Records for this exercise.
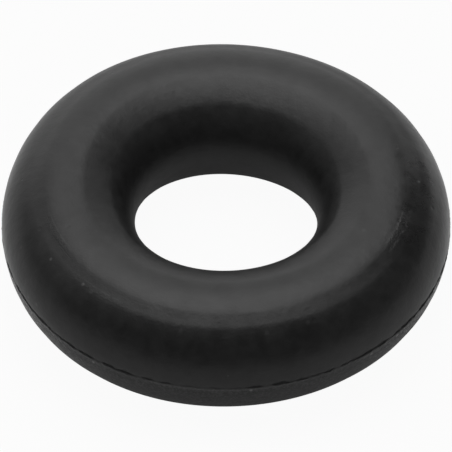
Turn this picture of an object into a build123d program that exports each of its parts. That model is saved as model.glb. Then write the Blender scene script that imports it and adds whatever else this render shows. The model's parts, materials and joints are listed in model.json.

--

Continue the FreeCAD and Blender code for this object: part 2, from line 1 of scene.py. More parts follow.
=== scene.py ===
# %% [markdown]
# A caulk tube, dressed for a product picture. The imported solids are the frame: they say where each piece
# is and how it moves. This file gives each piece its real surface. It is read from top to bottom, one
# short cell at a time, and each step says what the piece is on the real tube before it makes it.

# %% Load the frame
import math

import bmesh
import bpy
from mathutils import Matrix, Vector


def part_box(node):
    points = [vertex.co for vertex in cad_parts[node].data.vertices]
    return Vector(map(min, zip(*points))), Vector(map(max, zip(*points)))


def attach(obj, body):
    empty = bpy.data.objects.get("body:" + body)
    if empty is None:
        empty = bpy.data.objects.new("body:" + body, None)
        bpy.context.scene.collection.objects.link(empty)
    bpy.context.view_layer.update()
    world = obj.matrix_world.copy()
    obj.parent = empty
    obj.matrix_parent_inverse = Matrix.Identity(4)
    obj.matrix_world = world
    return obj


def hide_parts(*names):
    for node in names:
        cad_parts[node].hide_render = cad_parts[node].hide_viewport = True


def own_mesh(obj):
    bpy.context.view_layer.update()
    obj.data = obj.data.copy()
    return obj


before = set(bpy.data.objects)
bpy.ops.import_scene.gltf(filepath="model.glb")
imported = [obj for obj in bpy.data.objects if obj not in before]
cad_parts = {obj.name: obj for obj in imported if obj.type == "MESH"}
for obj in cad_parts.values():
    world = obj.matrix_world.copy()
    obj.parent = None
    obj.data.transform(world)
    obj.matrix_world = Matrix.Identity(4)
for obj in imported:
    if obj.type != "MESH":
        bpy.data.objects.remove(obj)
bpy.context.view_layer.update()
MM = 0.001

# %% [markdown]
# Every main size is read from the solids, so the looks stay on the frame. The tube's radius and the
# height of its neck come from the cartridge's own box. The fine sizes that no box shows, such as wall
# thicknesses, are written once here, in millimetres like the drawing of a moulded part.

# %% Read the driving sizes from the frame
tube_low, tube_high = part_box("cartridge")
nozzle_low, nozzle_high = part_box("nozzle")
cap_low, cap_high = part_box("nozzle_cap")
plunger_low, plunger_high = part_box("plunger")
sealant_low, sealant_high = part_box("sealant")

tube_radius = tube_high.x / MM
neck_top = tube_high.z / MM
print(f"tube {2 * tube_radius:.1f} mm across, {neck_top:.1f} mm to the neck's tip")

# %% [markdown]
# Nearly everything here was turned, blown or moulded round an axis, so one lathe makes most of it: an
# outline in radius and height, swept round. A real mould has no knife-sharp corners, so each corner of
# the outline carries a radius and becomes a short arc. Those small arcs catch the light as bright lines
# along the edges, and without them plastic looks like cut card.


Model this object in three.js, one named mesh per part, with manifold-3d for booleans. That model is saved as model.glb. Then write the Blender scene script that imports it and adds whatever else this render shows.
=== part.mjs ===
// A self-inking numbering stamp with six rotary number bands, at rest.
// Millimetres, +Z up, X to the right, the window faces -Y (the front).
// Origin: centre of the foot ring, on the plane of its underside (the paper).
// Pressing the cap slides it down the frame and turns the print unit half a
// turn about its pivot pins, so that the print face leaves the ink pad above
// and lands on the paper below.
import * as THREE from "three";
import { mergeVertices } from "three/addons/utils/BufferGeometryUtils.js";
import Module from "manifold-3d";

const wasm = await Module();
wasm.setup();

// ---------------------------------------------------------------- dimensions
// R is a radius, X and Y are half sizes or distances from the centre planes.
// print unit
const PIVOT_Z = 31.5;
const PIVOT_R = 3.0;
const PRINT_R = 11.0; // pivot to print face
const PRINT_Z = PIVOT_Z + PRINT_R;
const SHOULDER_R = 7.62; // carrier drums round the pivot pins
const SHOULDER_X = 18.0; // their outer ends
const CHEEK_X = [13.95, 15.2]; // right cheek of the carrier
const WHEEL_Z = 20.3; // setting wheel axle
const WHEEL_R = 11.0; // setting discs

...

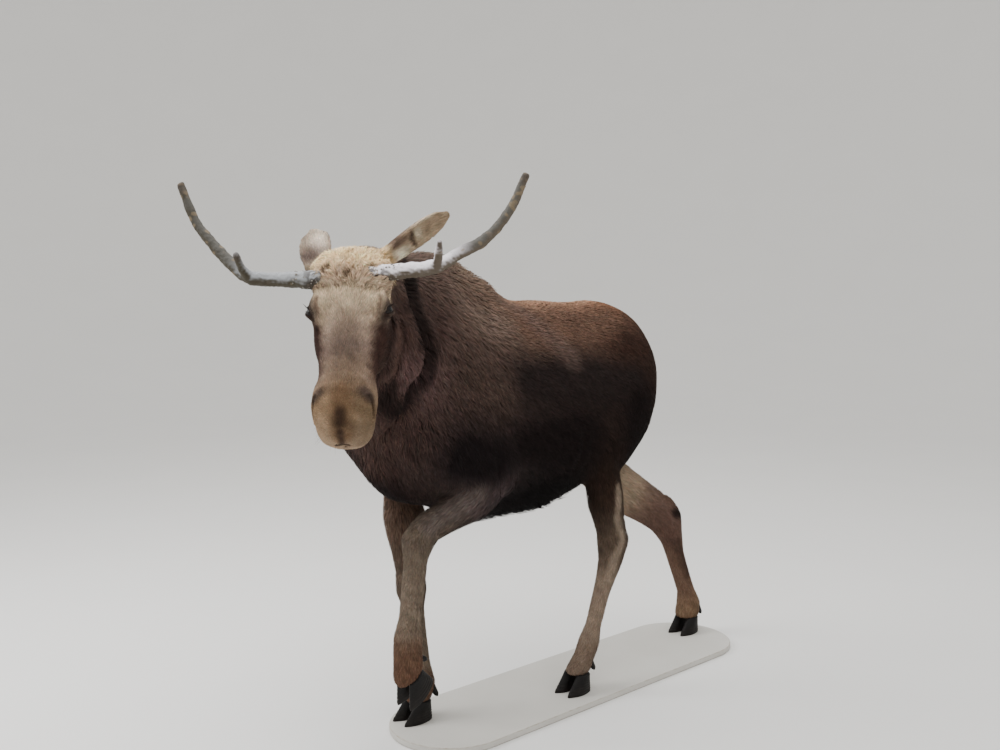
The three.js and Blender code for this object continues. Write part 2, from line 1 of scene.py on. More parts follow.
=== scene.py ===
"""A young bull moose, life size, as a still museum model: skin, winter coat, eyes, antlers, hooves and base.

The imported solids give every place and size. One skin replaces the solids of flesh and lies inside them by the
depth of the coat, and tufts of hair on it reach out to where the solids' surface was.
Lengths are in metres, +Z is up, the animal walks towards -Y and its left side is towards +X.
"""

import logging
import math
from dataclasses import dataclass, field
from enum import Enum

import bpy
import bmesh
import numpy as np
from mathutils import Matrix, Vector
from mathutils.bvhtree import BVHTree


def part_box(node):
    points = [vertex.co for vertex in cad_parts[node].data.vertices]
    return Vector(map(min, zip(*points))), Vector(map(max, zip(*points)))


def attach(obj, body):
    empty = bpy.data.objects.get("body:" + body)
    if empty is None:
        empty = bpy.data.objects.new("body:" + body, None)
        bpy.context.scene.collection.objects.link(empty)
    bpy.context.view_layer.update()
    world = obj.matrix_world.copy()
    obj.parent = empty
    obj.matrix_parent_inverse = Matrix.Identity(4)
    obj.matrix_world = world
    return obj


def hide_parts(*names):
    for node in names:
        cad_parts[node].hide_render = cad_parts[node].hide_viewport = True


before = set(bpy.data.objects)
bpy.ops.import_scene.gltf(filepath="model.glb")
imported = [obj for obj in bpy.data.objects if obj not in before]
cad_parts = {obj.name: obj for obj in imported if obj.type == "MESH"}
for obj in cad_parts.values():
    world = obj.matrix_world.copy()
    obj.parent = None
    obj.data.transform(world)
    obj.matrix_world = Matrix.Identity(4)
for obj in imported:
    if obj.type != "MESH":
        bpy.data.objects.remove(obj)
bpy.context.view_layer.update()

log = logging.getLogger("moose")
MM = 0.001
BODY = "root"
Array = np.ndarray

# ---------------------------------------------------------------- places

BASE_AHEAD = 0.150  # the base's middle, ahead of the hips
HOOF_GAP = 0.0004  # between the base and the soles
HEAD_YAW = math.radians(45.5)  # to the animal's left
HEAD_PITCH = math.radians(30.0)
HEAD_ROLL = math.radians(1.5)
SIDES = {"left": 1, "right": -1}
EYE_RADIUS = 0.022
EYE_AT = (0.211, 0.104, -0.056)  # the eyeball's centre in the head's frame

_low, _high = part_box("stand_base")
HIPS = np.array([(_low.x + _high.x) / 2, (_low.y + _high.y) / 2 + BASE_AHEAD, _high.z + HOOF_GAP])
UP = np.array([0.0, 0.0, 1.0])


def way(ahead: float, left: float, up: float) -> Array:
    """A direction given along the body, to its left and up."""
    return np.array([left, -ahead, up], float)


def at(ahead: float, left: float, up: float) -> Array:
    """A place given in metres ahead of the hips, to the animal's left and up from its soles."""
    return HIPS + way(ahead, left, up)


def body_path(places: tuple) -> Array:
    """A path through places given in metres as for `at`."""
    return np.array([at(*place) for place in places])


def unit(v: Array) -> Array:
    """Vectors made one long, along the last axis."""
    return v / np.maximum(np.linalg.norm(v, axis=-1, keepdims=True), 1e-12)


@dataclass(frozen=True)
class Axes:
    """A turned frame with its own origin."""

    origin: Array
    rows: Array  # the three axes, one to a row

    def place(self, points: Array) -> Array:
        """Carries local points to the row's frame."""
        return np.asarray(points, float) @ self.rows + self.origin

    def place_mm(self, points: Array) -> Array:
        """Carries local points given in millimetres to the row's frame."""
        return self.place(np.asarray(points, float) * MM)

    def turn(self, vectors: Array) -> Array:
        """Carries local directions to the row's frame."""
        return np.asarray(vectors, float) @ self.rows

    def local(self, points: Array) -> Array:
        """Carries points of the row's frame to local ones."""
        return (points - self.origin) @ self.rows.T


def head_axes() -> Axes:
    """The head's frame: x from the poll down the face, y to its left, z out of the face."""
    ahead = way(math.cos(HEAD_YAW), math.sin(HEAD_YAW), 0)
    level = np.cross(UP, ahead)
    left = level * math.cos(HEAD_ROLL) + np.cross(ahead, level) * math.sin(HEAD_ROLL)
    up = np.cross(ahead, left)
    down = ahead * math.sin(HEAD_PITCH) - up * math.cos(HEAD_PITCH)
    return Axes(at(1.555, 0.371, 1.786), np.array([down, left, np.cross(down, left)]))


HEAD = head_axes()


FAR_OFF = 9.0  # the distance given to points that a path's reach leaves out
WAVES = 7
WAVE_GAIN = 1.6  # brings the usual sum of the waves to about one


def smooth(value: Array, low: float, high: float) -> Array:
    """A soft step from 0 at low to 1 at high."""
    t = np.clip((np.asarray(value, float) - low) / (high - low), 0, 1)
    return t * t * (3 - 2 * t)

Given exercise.
Find every line above that contains the word "code", and return each one.

The answer.
Continue the FreeCAD and Blender code for this object: part 2, from line 1 of scene.py. More parts follow.
The three.js and Blender code for this object continues. Write part 2, from line 1 of scene.py on. More parts follow.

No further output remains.